Tensions in the jury room quickly became apparent. The jury forewoman and a second juror sent a note complaining of racist and sexist comments.
McHale questioned jurors and dismissed two members but permitted two others to remain.
The jurors went back to deliberating, but then came another note: the forewoman and the second juror believed the jury instructions were “structured in a style to come to one verdict, and we can’t complete our civic duty due to that.”
Without questioning them, McHale ordered the two dismissed: “I think it’s obvious to this Court that what they are saying is we cannot follow the law.”
The judge refused to grant a mistrial. And after the jury had convicted the defendants on racketeering conspiracy and drug conspiracy charges, McHale refused to allow defense attorneys to send investigators to interview the dismissed jurors, who remained anonymous, defense attorneys said. “I had never seen a case where the judge was so disinterested in finding out the truth about what occurred in his jury,” Dvorak said.
Not all defense counsel agree. One, Lawrence Levin, said the case was complicated, and that McHale had done “a good job with a very, very difficult situation.”

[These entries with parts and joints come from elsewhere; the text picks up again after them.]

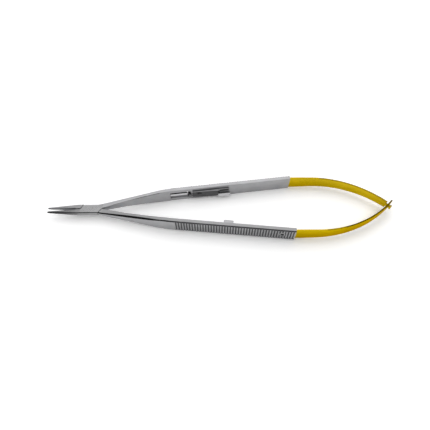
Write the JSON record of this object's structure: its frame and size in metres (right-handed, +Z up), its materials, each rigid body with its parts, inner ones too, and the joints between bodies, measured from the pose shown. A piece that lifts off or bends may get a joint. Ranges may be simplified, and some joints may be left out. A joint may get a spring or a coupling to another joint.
{
  "type": "surgical needle holder",
  "caption": "Locking micro needle holder with spring handles: box-lock jaws, serrated flat arms, a lock lever with a catch, and crossing leaf springs.",
  "frame": {"origin": "on the resting plane, under the centre of the bounding box, midway between the two arms", "axes": "+X along the instrument towards the crossing springs, with the jaws at -X; +Y towards the arm that carries the lock lever; +Z up, along the box-lock pin"},
  "size_m": [0.1396, 0.0266, 0.0068],
  "materials": {
    "satin_steel": "satin",
    "polished_steel": "polished",
    "dark_steel": "satin, dark",
    "carbide": "fine cross-cut, matte",
    "gold_plate": "gold plating, satin"
  },
  "bodies": {
    "near_half": {"lower_arm": "satin_steel", "upper_jaw_insert": "carbide", "lower_leaf_spring": "gold_plate", "lower_spring_rivet": "satin_steel", "catch_hook": "satin_steel"},
    "far_half": {"upper_arm": "satin_steel", "joint_pin": "satin_steel", "lower_jaw_insert": "carbide", "upper_leaf_spring": "gold_plate", "upper_spring_rivet": "satin_steel", "latch_pivot_rivet": "dark_steel", "latch_return_spring": "polished_steel"},
    "latch": {"latch_lever": "dark_steel"}
  },
  "joints": [
    {"name": "arm_pivot", "type": "hinge", "parent": "near_half", "child": "far_half", "pos_m": [-0.052, 0, 0.0034], "axis": [0, 0, -1], "range_deg": [0, 4.2], "stiffness_Nm_per_rad": 3.5, "deforming": ["upper_leaf_spring", "lower_leaf_spring"]},
    {"name": "latch_swing", "type": "hinge", "parent": "far_half", "child": "latch", "pos_m": [-0.00845, 0.00711, 0.0034], "axis": [-0.1089, 0.9941, 0], "range_deg": [-4, 4], "stiffness_Nm_per_rad": 0.2}
  ]
}
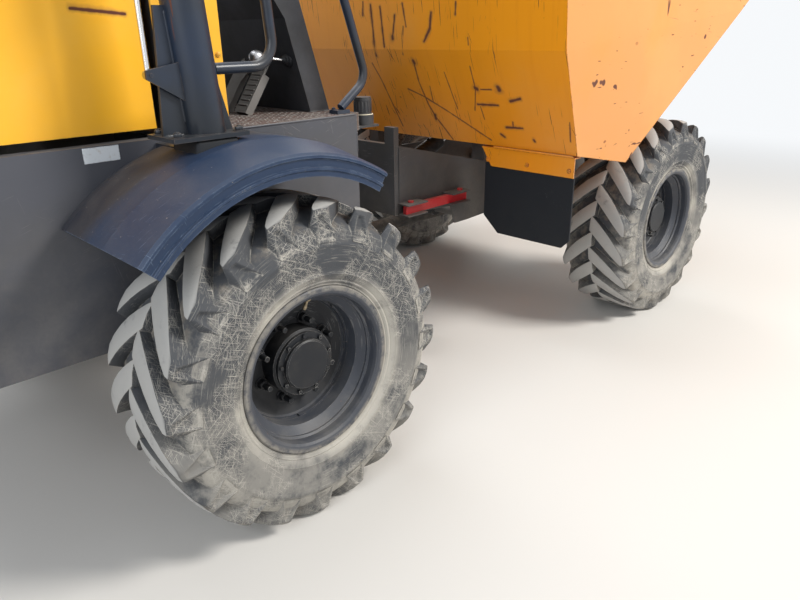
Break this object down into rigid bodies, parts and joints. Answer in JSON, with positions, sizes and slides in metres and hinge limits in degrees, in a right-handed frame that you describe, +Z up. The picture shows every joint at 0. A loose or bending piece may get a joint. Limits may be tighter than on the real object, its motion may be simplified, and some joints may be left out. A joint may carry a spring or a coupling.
{
  "type": "articulated forward tip site dumper",
  "caption": "Articulated site dumper with a forward-tipping skip, agricultural-pattern tyres, folding roll hoop, opening bonnet and an oscillating centre pivot.",
  "frame": {"origin": "on the ground, under the middle of the machine's overall box", "axes": "+X forward to the skip's lip, +Y to the operator's left, +Z up"},
  "size_m": [4.35, 2.24, 3],
  "materials": {
    "chassis_paint": "satin dark grey-brown, scratched",
    "front_paint": "satin dark grey, dusty",
    "axle_paint": "black painted castings",
    "lamp_lens": "red lenses",
    "engine_iron": "dull grey",
    "deck_paint": "dusty tread plate",
    "body_yellow": "yellow gloss paint",
    "inner_black": "satin black",
    "seat_vinyl": "black vinyl",
    "grip_black": "black moulded grip",
    "pedal_steel": "worn knurled steel",
    "rops_black": "semi-gloss black",
    "rail_black": "semi-gloss black",
    "fender_plastic": "black moulded plastic, dusty",
    "lock_red": "red paint",
    "skip_yellow": "yellow paint, scratched and rusty",
    "flap_rubber": "black rubber",
    "ram_black": "black paint",
    "rod_chrome": "hard chrome",
    "tyre_rubber": "dusty tread rubber",
    "rim_paint": "dusty grey-brown paint",
    "hub_black": "black paint"
  },
  "bodies": {
    "rear_chassis": {"rear_frame": "chassis_paint", "rear_axle": "axle_paint", "counterweight": "chassis_paint", "rear_lamps": "lamp_lens", "tow_hitch": "chassis_paint", "engine_block": "engine_iron", "gearbox": "engine_iron", "operator_platform": "deck_paint", "seat_side_panels": "body_yellow", "seat_base": "inner_black", "seat_cushion": "seat_vinyl", "seat_back": "seat_vinyl", "dash_console": "inner_black", "steering_wheel": "grip_black", "pedals": "pedal_steel", "rops_bases": "rops_black", "handrails": "rail_black", "fenders": "fender_plastic", "access_step": "chassis_paint", "breather": "inner_black"},
    "knuckle": {"centre_knuckle": "front_paint"},
    "front_chassis": {"front_frame": "front_paint", "front_axle": "axle_paint", "lock_bar": "lock_red"},
    "skip": {"skip_shell": "skip_yellow", "skip_mounts": "skip_yellow", "flap_brackets": "skip_yellow", "mudflaps": "flap_rubber"},
    "tip_barrels": {"tip_barrels": "ram_black"},
    "tip_rods": {"tip_rods": "rod_chrome"},
    "steer_barrel": {"steer_barrel": "ram_black"},
    "steer_rod": {"steer_rod": "rod_chrome"},
    "bonnet": {"bonnet": "body_yellow", "rear_grille": "inner_black"},
    "rops_hoop": {"rops_hoop": "rops_black"},
    "strut_rods": {"strut_rods": "rod_chrome"},
    "strut_tubes": {"strut_tubes": "ram_black"},
    "wheel_front_left": {"tyre_front_left": "tyre_rubber", "rim_front_left": "rim_paint", "hub_front_left": "hub_black"},
    "wheel_front_right": {"tyre_front_right": "tyre_rubber", "rim_front_right": "rim_paint", "hub_front_right": "hub_black"},
    "wheel_rear_left": {"tyre_rear_left": "tyre_rubber", "rim_rear_left": "rim_paint", "hub_rear_left": "hub_black"},
    "wheel_rear_right": {"tyre_rear_right": "tyre_rubber", "rim_rear_right": "rim_paint", "hub_rear_right": "hub_black"}
  },
  "joints": [
    {"name": "steering", "type": "hinge", "parent": "rear_chassis", "child": "knuckle", "pos_m": [-0.375, 0, 0.855], "axis": [0, 0, 1], "range_deg": [-33, 33]},
    {"name": "oscillation", "type": "hinge", "parent": "knuckle", "child": "front_chassis", "pos_m": [-0.175, 0, 0.88], "axis": [1, 0, 0], "range_deg": [-10, 10]},
    {"name": "skip_tip", "type": "hinge", "parent": "front_chassis", "child": "skip", "pos_m": [1.575, 0, 0.95], "axis": [0, 1, 0], "range_deg": [0, 70]},
    {"name": "tip_ram_swing", "type": "hinge", "parent": "front_chassis", "child": "tip_barrels", "pos_m": [0.275, 0, 0.66], "axis": [0, 1, 0], "range_deg": [-14, 2]},
    {"name": "tip_ram_stroke", "type": "slide", "parent": "tip_barrels", "child": "tip_rods", "axis": [0.9341, 0, 0.3571], "range_m": [-0.01, 0.49]},
    {"name": "steer_ram_swing", "type": "hinge", "parent": "rear_chassis", "child": "steer_barrel", "pos_m": [-0.935, -0.15, 0.82], "axis": [0, 0, 1], "range_deg": [-3, 3]},
    {"name": "steer_ram_stroke", "type": "slide", "parent": "steer_barrel", "child": "steer_rod", "axis": [1, 0, 0], "range_m": [-0.09, 0.09]},
    {"name": "bonnet_open", "type": "hinge", "parent": "rear_chassis", "child": "bonnet", "pos_m": [-1.346, 0, 1.795], "axis": [0, 1, 0], "range_deg": [0, 50]},
    {"name": "rops_fold", "type": "hinge", "parent": "rear_chassis", "child": "rops_hoop", "pos_m": [-1.44832, 0, 1.975], "axis": [0, 1, 0], "range_deg": [-90, 0]},
    {"name": "strut_swing", "type": "hinge", "parent": "rear_chassis", "child": "strut_rods", "pos_m": [-1.46994, 0, 1.433], "axis": [0, 1, 0], "range_deg": [-16, 2]},
    {"name": "strut_stroke", "type": "slide", "parent": "strut_rods", "child": "strut_tubes", "axis": [0, 0, 1], "range_m": [-0.17, 0.01]},
    {"name": "wheel_front_left_spin", "type": "hinge", "parent": "front_chassis", "child": "wheel_front_left", "pos_m": [1.31, 0.916, 0.535], "axis": [0, 1, 0], "continuous": true},
    {"name": "wheel_front_right_spin", "type": "hinge", "parent": "front_chassis", "child": "wheel_front_right", "pos_m": [1.31, -0.916, 0.535], "axis": [0, 1, 0], "continuous": true},
    {"name": "wheel_rear_left_spin", "type": "hinge", "parent": "rear_chassis", "child": "wheel_rear_left", "pos_m": [-1.16, 0.916, 0.535], "axis": [0, 1, 0], "continuous": true},
    {"name": "wheel_rear_right_spin", "type": "hinge", "parent": "rear_chassis", "child": "wheel_rear_right", "pos_m": [-1.16, -0.916, 0.535], "axis": [0, 1, 0], "continuous": true}
  ],
  "couplings": [
    {"joint": "tip_ram_swing", "follows": "skip_tip", "ratio": -0.15227},
    {"joint": "tip_ram_stroke", "follows": "skip_tip", "m_per_rad": 0.38794},
    {"joint": "steer_ram_swing", "follows": "steering", "ratio": -0.011162},
    {"joint": "steer_ram_stroke", "follows": "steering", "m_per_rad": 0.14171},
    {"joint": "strut_swing", "follows": "rops_fold", "ratio": 0.1482},
    {"joint": "strut_stroke", "follows": "rops_fold", "m_per_rad": 0.09689}
  ]
}
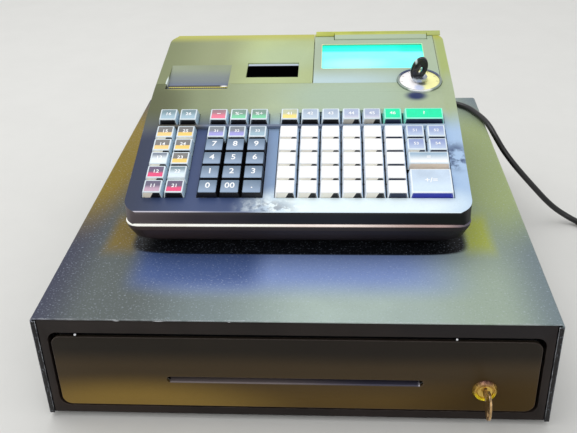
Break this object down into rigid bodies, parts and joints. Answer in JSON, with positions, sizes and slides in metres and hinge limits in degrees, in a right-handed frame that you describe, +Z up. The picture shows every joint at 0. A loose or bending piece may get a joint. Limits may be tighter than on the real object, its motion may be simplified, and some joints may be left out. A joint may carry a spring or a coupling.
{
  "type": "electronic register on a cash drawer",
  "caption": "Desktop electronic register with a sloping keyboard, display, key lock and paper printer, standing on a steel cash drawer.",
  "frame": {"origin": "on the surface that the drawer case stands on, under the middle of the case's footprint", "axes": "+Z up, -Y out of the drawer front towards the cashier, +X to the cashier's right"},
  "size_m": [0.6058, 0.4774, 0.2276],
  "materials": {
    "case_steel": "textured powder coat, worn at the front edge",
    "front_steel": "satin powder coat",
    "plain_steel": "zinc plated",
    "foot_rubber": "matt",
    "spring_steel": "bright drawn wire",
    "coil_copper": "solenoid with its bracket, plated",
    "tray_plastic": "moulded, fine grain",
    "clip_plastic": "moulded",
    "lock_brass": "polished",
    "key_brass": "tumbled, worn",
    "housing_lower": "satin moulding",
    "housing_upper": "glossy moulding",
    "printer_lid_plastic": "satin moulding",
    "plate_plastic": "moulded",
    "board_green": "solder resist",
    "panel_plastic": "satin front foil",
    "lcd_glow": "back-lit liquid crystal glass",
    "ring_chrome": "polished",
    "dial_cream": "smooth",
    "mode_key_black": "moulded bow on a nickelled blade",
    "popup_plastic": "smoked",
    "chassis_plastic": "moulded",
    "platen_rubber": "ground",
    "paper_white": "thermal paper",
    "reel_plastic": "moulded",
    "smoked_window": "smoked",
    "bar_steel": "stamped",
    "number_cap": "clear cap over a slate blue legend, black skirt",
    "top_cap": "clear caps over coloured legends",
    "left_cap": "clear caps over coloured legends, cream skirts",
    "department_cap": "clear caps over white legends",
    "tender_cap": "clear caps over lavender legends",
    "subtotal_cap": "clear cap, cream skirt",
    "cash_cap": "clear cap over a light blue legend",
    "help_cap": "clear cap over a green legend",
    "cord_rubber": "smooth",
    "relief_rubber": "matt",
    "plug_plastic": "moulded, brass blades"
  },
  "bodies": {
    "register_case": {"case_cover": "case_steel", "front_frame": "front_steel", "case_base": "case_steel", "rubber_feet": "foot_rubber", "case_rails": "plain_steel", "latch_solenoid": "coil_copper", "eject_spring": "spring_steel", "lower_case": "housing_lower", "upper_case": "housing_upper", "key_plate": "plate_plastic", "main_board": "board_green", "display_panel": "panel_plastic", "lcd_module": "lcd_glow", "mode_ring": "ring_chrome", "mode_plate": "dial_cream", "printer_chassis": "chassis_plastic", "strain_relief": "relief_rubber", "mains_cord": "cord_rubber", "cord_coil": "cord_rubber", "mains_plug": "plug_plastic"},
    "drawer": {"drawer_front": "front_steel", "drawer_pan": "plain_steel", "drawer_rails": "plain_steel", "cash_tray": "tray_plastic", "lock_barrel": "lock_brass"},
    "drawer_lock": {"lock_plug": "lock_brass", "drawer_key": "key_brass"},
    "note_clips": {"bill_clips": "clip_plastic"},
    "latch": {"latch_lever": "plain_steel"},
    "printer_lid": {"printer_cover": "printer_lid_plastic", "cover_window": "smoked_window", "tear_bar": "bar_steel"},
    "receipt_paper": {"receipt_roll": "paper_white"},
    "journal_paper": {"journal_roll": "paper_white"},
    "journal_reel": {"take_up_reel": "reel_plastic"},
    "platen": {"platen_roller": "platen_rubber"},
    "popup_display": {"customer_display": "popup_plastic"},
    "mode_lock": {"mode_key": "mode_key_black"},
    "key_0": {"key_0": "number_cap"},
    "key_00": {"key_00": "number_cap"},
    "key_point": {"key_point": "number_cap"},
    "key_1": {"key_1": "number_cap"},
    "key_2": {"key_2": "number_cap"},
    "key_3": {"key_3": "number_cap"},
    "key_4": {"key_4": "number_cap"},
    "key_5": {"key_5": "number_cap"},
    "key_6": {"key_6": "number_cap"},
    "key_7": {"key_7": "number_cap"},
    "key_8": {"key_8": "number_cap"},
    "key_9": {"key_9": "number_cap"},
    "subtotal_key": {"subtotal_key": "subtotal_cap"},
    "cash_key": {"cash_key": "cash_cap"},
    "help_key": {"help_key": "help_cap"},
    "number_top_keys": {"number_top_keys": "top_cap"},
    "left_keys_outer": {"left_keys_outer": "left_cap"},
    "left_keys_inner": {"left_keys_inner": "left_cap"},
    "department_keys_a": {"department_keys_a": "department_cap"},
    "department_keys_b": {"department_keys_b": "department_cap"},
    "department_keys_c": {"department_keys_c": "department_cap"},
    "tender_keys": {"tender_keys": "tender_cap"}
  },
  "joints": [
    {"name": "drawer_slide", "type": "slide", "parent": "register_case", "child": "drawer", "axis": [0, -1, 0], "range_m": [0, 0.3]},
    {"name": "drawer_lock_turn", "type": "hinge", "parent": "drawer", "child": "drawer_lock", "pos_m": [0.151, -0.225, 0.0365], "axis": [0, 1, 0], "range_deg": [0, 90]},
    {"name": "note_clip_lift", "type": "hinge", "parent": "drawer", "child": "note_clips", "pos_m": [0, 0.1012, 0.0744], "axis": [-1, 0, 0], "range_deg": [0, 25], "stiffness_Nm_per_rad": 0.1, "springref_deg": -17.19},
    {"name": "latch_tip", "type": "hinge", "parent": "register_case", "child": "latch", "pos_m": [0, 0.205, 0.058], "axis": [1, 0, 0], "range_deg": [0, 20]},
    {"name": "printer_cover_lift", "type": "hinge", "parent": "register_case", "child": "printer_lid", "pos_m": [-0.068, 0.125, 0.20641], "axis": [-1, 0, 0], "range_deg": [0, 75]},
    {"name": "receipt_roll_spin", "type": "hinge", "parent": "register_case", "child": "receipt_paper", "pos_m": [-0.105, 0.09, 0.154], "axis": [1, 0, 0], "continuous": true},
    {"name": "journal_roll_spin", "type": "hinge", "parent": "register_case", "child": "journal_paper", "pos_m": [-0.033, 0.09, 0.154], "axis": [1, 0, 0], "continuous": true},
    {"name": "platen_spin", "type": "hinge", "parent": "register_case", "child": "platen", "pos_m": [-0.069, 0.043, 0.181], "axis": [1, 0, 0], "continuous": true},
    {"name": "take_up_spin", "type": "hinge", "parent": "register_case", "child": "journal_reel", "pos_m": [-0.033, 0.06, 0.1845], "axis": [1, 0, 0], "continuous": true},
    {"name": "customer_display_rise", "type": "slide", "parent": "register_case", "child": "popup_display", "axis": [0, 0, 1], "range_m": [0, 0.055]},
    {"name": "mode_key_turn", "type": "hinge", "parent": "register_case", "child": "mode_lock", "pos_m": [0.115, 0.03394, 0.19768], "axis": [0, -0.1702, 0.9854], "range_deg": [-90, 90]},
    {"name": "key_0_press", "type": "slide", "parent": "register_case", "child": "key_0", "axis": [0, 0.294, -0.9558], "range_m": [0, 0.0035], "stiffness_N_per_m": 170, "springref_m": -0.0015},
    {"name": "key_00_press", "type": "slide", "parent": "register_case", "child": "key_00", "axis": [0, 0.294, -0.9558], "range_m": [0, 0.0035], "stiffness_N_per_m": 170, "springref_m": -0.0015},
    {"name": "key_point_press", "type": "slide", "parent": "register_case", "child": "key_point", "axis": [0, 0.294, -0.9558], "range_m": [0, 0.0035], "stiffness_N_per_m": 170, "springref_m": -0.0015},
    {"name": "key_1_press", "type": "slide", "parent": "register_case", "child": "key_1", "axis": [0, 0.294, -0.9558], "range_m": [0, 0.0035], "stiffness_N_per_m": 170, "springref_m": -0.0015},
    {"name": "key_2_press", "type": "slide", "parent": "register_case", "child": "key_2", "axis": [0, 0.294, -0.9558], "range_m": [0, 0.0035], "stiffness_N_per_m": 170, "springref_m": -0.0015},
    {"name": "key_3_press", "type": "slide", "parent": "register_case", "child": "key_3", "axis": [0, 0.294, -0.9558], "range_m": [0, 0.0035], "stiffness_N_per_m": 170, "springref_m": -0.0015},
    {"name": "key_4_press", "type": "slide", "parent": "register_case", "child": "key_4", "axis": [0, 0.294, -0.9558], "range_m": [0, 0.0035], "stiffness_N_per_m": 170, "springref_m": -0.0015},
    {"name": "key_5_press", "type": "slide", "parent": "register_case", "child": "key_5", "axis": [0, 0.294, -0.9558], "range_m": [0, 0.0035], "stiffness_N_per_m": 170, "springref_m": -0.0015},
    {"name": "key_6_press", "type": "slide", "parent": "register_case", "child": "key_6", "axis": [0, 0.294, -0.9558], "range_m": [0, 0.0035], "stiffness_N_per_m": 170, "springref_m": -0.0015},
    {"name": "key_7_press", "type": "slide", "parent": "register_case", "child": "key_7", "axis": [0, 0.294, -0.9558], "range_m": [0, 0.0035], "stiffness_N_per_m": 170, "springref_m": -0.0015},
    {"name": "key_8_press", "type": "slide", "parent": "register_case", "child": "key_8", "axis": [0, 0.294, -0.9558], "range_m": [0, 0.0035], "stiffness_N_per_m": 170, "springref_m": -0.0015},
    {"name": "key_9_press", "type": "slide", "parent": "register_case", "child": "key_9", "axis": [0, 0.294, -0.9558], "range_m": [0, 0.0035], "stiffness_N_per_m": 170, "springref_m": -0.0015},
    {"name": "subtotal_key_press", "type": "slide", "parent": "register_case", "child": "subtotal_key", "axis": [0, 0.294, -0.9558], "range_m": [0, 0.0035], "stiffness_N_per_m": 170, "springref_m": -0.0015},
    {"name": "cash_key_press", "type": "slide", "parent": "register_case", "child": "cash_key", "axis": [0, 0.294, -0.9558], "range_m": [0, 0.0035], "stiffness_N_per_m": 170, "springref_m": -0.0015},
    {"name": "help_key_press", "type": "slide", "parent": "register_case", "child": "help_key", "axis": [0, 0.294, -0.9558], "range_m": [0, 0.0035], "stiffness_N_per_m": 170, "springref_m": -0.0015},
    {"name": "number_top_keys_press", "type": "slide", "parent": "register_case", "child": "number_top_keys", "axis": [0, 0.294, -0.9558], "range_m": [0, 0.0035], "stiffness_N_per_m": 1020, "springref_m": -0.0015},
    {"name": "left_keys_outer_press", "type": "slide", "parent": "register_case", "child": "left_keys_outer", "axis": [0, 0.294, -0.9558], "range_m": [0, 0.0035], "stiffness_N_per_m": 1020, "springref_m": -0.0015},
    {"name": "left_keys_inner_press", "type": "slide", "parent": "register_case", "child": "left_keys_inner", "axis": [0, 0.294, -0.9558], "range_m": [0, 0.0035], "stiffness_N_per_m": 1020, "springref_m": -0.0015},
    {"name": "department_keys_a_press", "type": "slide", "parent": "register_case", "child": "department_keys_a", "axis": [0, 0.294, -0.9558], "range_m": [0, 0.0035], "stiffness_N_per_m": 2040, "springref_m": -0.0015},
    {"name": "department_keys_b_press", "type": "slide", "parent": "register_case", "child": "department_keys_b", "axis": [0, 0.294, -0.9558], "range_m": [0, 0.0035], "stiffness_N_per_m": 2040, "springref_m": -0.0015},
    {"name": "department_keys_c_press", "type": "slide", "parent": "register_case", "child": "department_keys_c", "axis": [0, 0.294, -0.9558], "range_m": [0, 0.0035], "stiffness_N_per_m": 2040, "springref_m": -0.0015},
    {"name": "tender_keys_press", "type": "slide", "parent": "register_case", "child": "tender_keys", "axis": [0, 0.294, -0.9558], "range_m": [0, 0.0035], "stiffness_N_per_m": 680, "springref_m": -0.0015}
  ],
  "couplings": [
    {"joint": "journal_roll_spin", "follows": "receipt_roll_spin", "ratio": 1},
    {"joint": "platen_spin", "follows": "receipt_roll_spin", "ratio": -5.3333},
    {"joint": "take_up_spin", "follows": "receipt_roll_spin", "ratio": -6.4}
  ]
}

The dismissed juror, Zerlina Smith, who joined the forewoman in her concerns, was not done. Smith, a West Side activist, spoke to the sister of Dvorak’s client, Antwan Davis. Davis’s sister prepared an affidavit, detailing racist comments that Smith said had taken place in the jury room.
McHale again refused to let attorneys speak to Smith, who later showed up for a hearing prepared to detail her concerns in court. McHale again did not allow her to speak.
In May he sentenced all six men to life in prison. The case is being appealed.
In a recent interview with Injustice Watch, Smith described a chaotic jury deliberation in which, she said, jurors threw chairs and used racist slurs in an effort to persuade her to vote to convict. “It was a one-sided paper, it was a setup for guilty,” Smith said.
She added of McHale: “The judge already had his mind made up from day one.”